- [Exercise details]: Write out every entry exactly as it appears.

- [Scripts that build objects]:
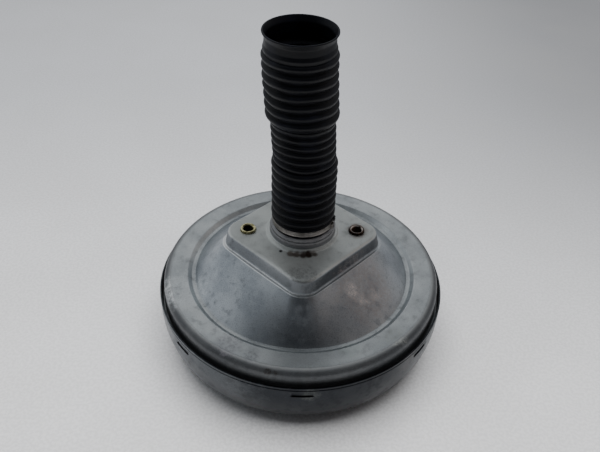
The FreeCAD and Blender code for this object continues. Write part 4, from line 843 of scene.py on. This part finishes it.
# %% Bellows in Geometry Nodes
def bellows_tree():
    """Node tree that wraps a grid into one run of folds."""
    tree = bpy.data.node_groups.new("bellows_run", "GeometryNodeTree")
    tree.interface.new_socket("Geometry", in_out="OUTPUT", socket_type="NodeSocketGeometry")
    for name in ("Folds", "Start", "Length", "Crest radius", "Fold depth", "Crest place", "Wall"):
        tree.interface.new_socket(name, in_out="INPUT", socket_type="NodeSocketFloat")
    given = add(tree, "NodeGroupInput", {}, {}).outputs

    rows = add(tree, MATH, TIMES, {0: given["Folds"], 1: float(FOLD_ROWS)})
    total = add(tree, MATH, {"operation": "MULTIPLY_ADD"}, {0: rows, 1: 2.0, 2: 3.0})
    grid = add(tree, "GeometryNodeMeshGrid", {}, {
        "Size X": 1.0, "Size Y": 1.0, "Vertices X": FOLD_ANGLES, "Vertices Y": total})
    position = add(tree, "GeometryNodeInputPosition", {}, {})
    on_grid = add(tree, SPLIT, {}, {0: position}).outputs
    across = add(tree, MATH, PLUS, {0: on_grid["X"], 1: 0.5})
    angle = add(tree, MATH, TIMES, {0: across, 1: 2 * math.pi})
    along = add(tree, MATH, PLUS, {0: on_grid["Y"], 1: 0.5})
    row = add(tree, MATH, TIMES, {0: along, 1: add(tree, MATH, MINUS, {0: total, 1: 1.0})})
    top_row = add(tree, MATH, PLUS, {0: rows, 1: 0.5})
    past_top = add(tree, MATH, {"operation": "GREATER_THAN"}, {0: row, 1: top_row})
    last_row = add(tree, MATH, MINUS, {0: total, 1: 1.5})
    closing = add(tree, MATH, {"operation": "GREATER_THAN"}, {0: row, 1: last_row})
    inside = add(tree, MATH, MINUS, {0: past_top, 1: closing})
    back = add(tree, MATH, MINUS, {0: add(tree, MATH, MINUS, {0: total, 1: 2.0}), 1: row})
    up = add(tree, MATH, TIMES, {0: row, 1: add(tree, MATH, MINUS, {0: 1.0, 1: past_top})})
    down = add(tree, MATH, TIMES, {0: back, 1: inside})
    share = add(tree, MATH, OVER, {0: add(tree, MATH, PLUS, {0: up, 1: down}), 1: rows})

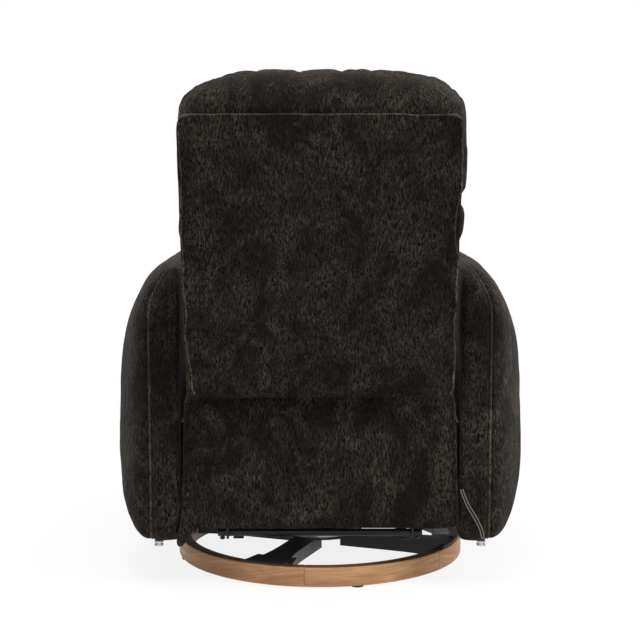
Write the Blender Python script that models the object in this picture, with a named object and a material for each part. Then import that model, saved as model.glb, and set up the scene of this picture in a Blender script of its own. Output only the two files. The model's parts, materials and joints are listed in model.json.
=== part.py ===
"""A swivel glider armchair with a reclining back and a pop-out footrest.

Metres, +Z up. The chair faces -Y and stands on the floor at z = 0. The origin is on
the floor, on the axis about which the chair swivels.
"""
import math

import bmesh
import bpy
from mathutils import Matrix, Vector

# Fits that serve the whole chair
GAP = 0.0003                 # between two faces that touch
PLAY = 0.0005                # between two plates that slide on each other
OVERRUN = 0.004              # how far a cutter runs past the face that it cuts
STEEL = 0.004                # plate of links, rails and stanchions
WOOD = 0.025                 # rails of the seat and the back

# Floor ring and its cross
RING_RADIUS = 0.287
RING_WIDTH = 0.025
RING_HEIGHT = 0.038
RING_EDGE = 0.004
PAD_RADIUS = 0.012
PAD_HEIGHT = 0.003
PAD_COUNT = 4
PAD_ANGLE = math.radians(105)
CROSS_ARMS = 4
CROSS_ANGLE = math.radians(69)
CROSS_SHEET = 0.003
CROSS_FLANGE = 0.025         # depth of an arm's turned-down sides
CROSS_ARM_WIDTH = 0.048
CROSS_FOOT_WIDTH = 0.100
CROSS_FOOT_LENGTH = 0.052    # of the foot that lies on the ring
CROSS_FOOT_INSET = 0.004     # from the ring's outer face
HUB_RADIUS = 0.085
HUB_SHARE = 0.62             # of the hub's radius, at which an arm begins under it
ARM_FLARE_POWER = 5

# Swivel
RACE_RADIUS = 0.080
RACE_SHEET = 0.004
BALL_RING_RADIUS = 0.057
BALL_RING_WIDTH = 0.012
BALL_RING_HEIGHT = 0.006
SWIVEL_BOLT_RADIUS = 0.008
SWIVEL_HEAD_RADIUS = 0.014
SWIVEL_HEAD_HEIGHT = 0.007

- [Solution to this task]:
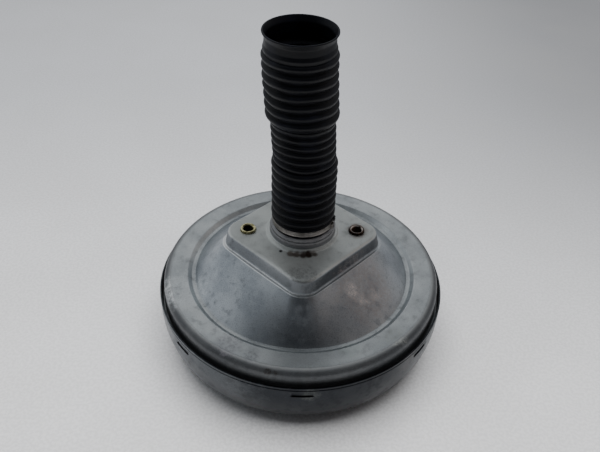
The FreeCAD and Blender code for this object continues. Write part 4, from line 843 of scene.py on. This part finishes it.
# %% Bellows in Geometry Nodes
def bellows_tree():
    """Node tree that wraps a grid into one run of folds."""
    tree = bpy.data.node_groups.new("bellows_run", "GeometryNodeTree")
    tree.interface.new_socket("Geometry", in_out="OUTPUT", socket_type="NodeSocketGeometry")
    for name in ("Folds", "Start", "Length", "Crest radius", "Fold depth", "Crest place", "Wall"):
        tree.interface.new_socket(name, in_out="INPUT", socket_type="NodeSocketFloat")
    given = add(tree, "NodeGroupInput", {}, {}).outputs

    rows = add(tree, MATH, TIMES, {0: given["Folds"], 1: float(FOLD_ROWS)})
    total = add(tree, MATH, {"operation": "MULTIPLY_ADD"}, {0: rows, 1: 2.0, 2: 3.0})
    grid = add(tree, "GeometryNodeMeshGrid", {}, {
        "Size X": 1.0, "Size Y": 1.0, "Vertices X": FOLD_ANGLES, "Vertices Y": total})
    position = add(tree, "GeometryNodeInputPosition", {}, {})
    on_grid = add(tree, SPLIT, {}, {0: position}).outputs
    across = add(tree, MATH, PLUS, {0: on_grid["X"], 1: 0.5})
    angle = add(tree, MATH, TIMES, {0: across, 1: 2 * math.pi})
    along = add(tree, MATH, PLUS, {0: on_grid["Y"], 1: 0.5})
    row = add(tree, MATH, TIMES, {0: along, 1: add(tree, MATH, MINUS, {0: total, 1: 1.0})})
    top_row = add(tree, MATH, PLUS, {0: rows, 1: 0.5})
    past_top = add(tree, MATH, {"operation": "GREATER_THAN"}, {0: row, 1: top_row})
    last_row = add(tree, MATH, MINUS, {0: total, 1: 1.5})
    closing = add(tree, MATH, {"operation": "GREATER_THAN"}, {0: row, 1: last_row})
    inside = add(tree, MATH, MINUS, {0: past_top, 1: closing})
    back = add(tree, MATH, MINUS, {0: add(tree, MATH, MINUS, {0: total, 1: 2.0}), 1: row})
    up = add(tree, MATH, TIMES, {0: row, 1: add(tree, MATH, MINUS, {0: 1.0, 1: past_top})})
    down = add(tree, MATH, TIMES, {0: back, 1: inside})
    share = add(tree, MATH, OVER, {0: add(tree, MATH, PLUS, {0: up, 1: down}), 1: rows})

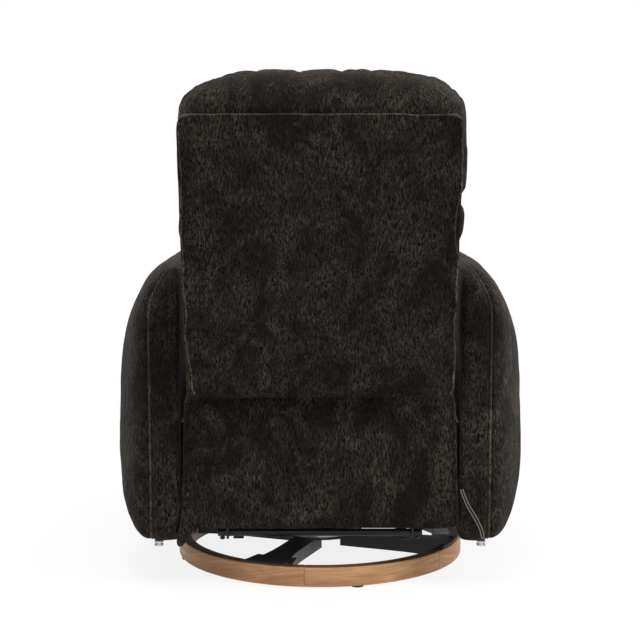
Write the Blender Python script that models the object in this picture, with a named object and a material for each part. Then import that model, saved as model.glb, and set up the scene of this picture in a Blender script of its own. Output only the two files. The model's parts, materials and joints are listed in model.json.
=== part.py ===
"""A swivel glider armchair with a reclining back and a pop-out footrest.

Metres, +Z up. The chair faces -Y and stands on the floor at z = 0. The origin is on
the floor, on the axis about which the chair swivels.
"""
import math

import bmesh
import bpy
from mathutils import Matrix, Vector

# Fits that serve the whole chair
GAP = 0.0003                 # between two faces that touch
PLAY = 0.0005                # between two plates that slide on each other
OVERRUN = 0.004              # how far a cutter runs past the face that it cuts
STEEL = 0.004                # plate of links, rails and stanchions
WOOD = 0.025                 # rails of the seat and the back

# Floor ring and its cross
RING_RADIUS = 0.287
RING_WIDTH = 0.025
RING_HEIGHT = 0.038
RING_EDGE = 0.004
PAD_RADIUS = 0.012
PAD_HEIGHT = 0.003
PAD_COUNT = 4
PAD_ANGLE = math.radians(105)
CROSS_ARMS = 4
CROSS_ANGLE = math.radians(69)
CROSS_SHEET = 0.003
CROSS_FLANGE = 0.025         # depth of an arm's turned-down sides
CROSS_ARM_WIDTH = 0.048
CROSS_FOOT_WIDTH = 0.100
CROSS_FOOT_LENGTH = 0.052    # of the foot that lies on the ring
CROSS_FOOT_INSET = 0.004     # from the ring's outer face
HUB_RADIUS = 0.085
HUB_SHARE = 0.62             # of the hub's radius, at which an arm begins under it
ARM_FLARE_POWER = 5

# Swivel
RACE_RADIUS = 0.080
RACE_SHEET = 0.004
BALL_RING_RADIUS = 0.057
BALL_RING_WIDTH = 0.012
BALL_RING_HEIGHT = 0.006
SWIVEL_BOLT_RADIUS = 0.008
SWIVEL_HEAD_RADIUS = 0.014
SWIVEL_HEAD_HEIGHT = 0.007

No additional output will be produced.